Deputy City Manager Ron Kimble, a lead negotiator in the stadium talks, said last week that those taxes wouldn’t generate enough money for the Panthers, amateur sports and the convention center. He said it wouldn’t be “fiscally prudent nor maybe possible” to support the stadium, the convention center and amateur sports out of the existing revenue sources.

It’s unclear whether the city will make a counterproposal. One council member said last week the city may push for a smaller tax increase. But Monday, Rep. Ruth Samuelson, a Charlotte Republican and lead sponsor of the bill to help the Panthers with existing taxes, said any bill raising taxes “won’t go anywhere.”

McCrory said the addition of amateur sports to the city’s original proposal, an effort backed by the tourism industry, isn’t helping matters.

“There are a lot of other issues interfering with the initial goal of the Panthers, including amateur sports issues, which is confusing a lot of folks in the legislature right now,” McCrory said.

No incentives

At Monday’s jobs announcement, the governor said Areva, a French-owned energy company, had received a $2.5 million incentive from the state’s Job Development Investment Grant to relocate its North American headquarters to Charlotte. But he apparently closed the door on any similar help for the Panthers.

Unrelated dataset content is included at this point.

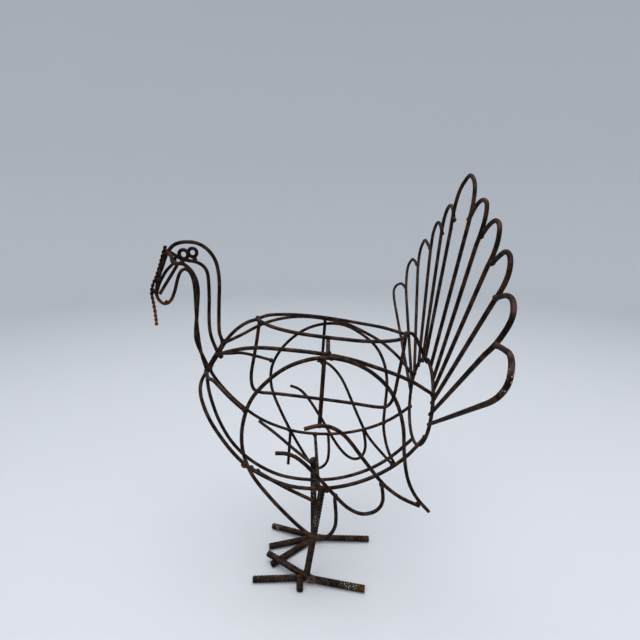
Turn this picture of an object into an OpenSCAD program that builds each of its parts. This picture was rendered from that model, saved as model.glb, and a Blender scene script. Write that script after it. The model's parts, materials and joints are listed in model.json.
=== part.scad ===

The governor said the team doesn’t meet the grant’s criteria, which include creating a net increase in employment. Even if it did, he added, the fund used up much of its money under his Democratic predecessor.

“Gov. (Bev) Perdue, in her last three months in office, used up most of the JDIG money,” McCrory said.

Samuelson said McCrory called her Sunday night and told her the state couldn’t help.

“The door for a while appeared to be open for something from Commerce,” she said Monday. “That was the first I heard that door was pretty much closed.”

Samuelson said the team, and city, may have to reset their priorities.

“You still go back to the idea of phased renovations, and can phased renovations work?” she said.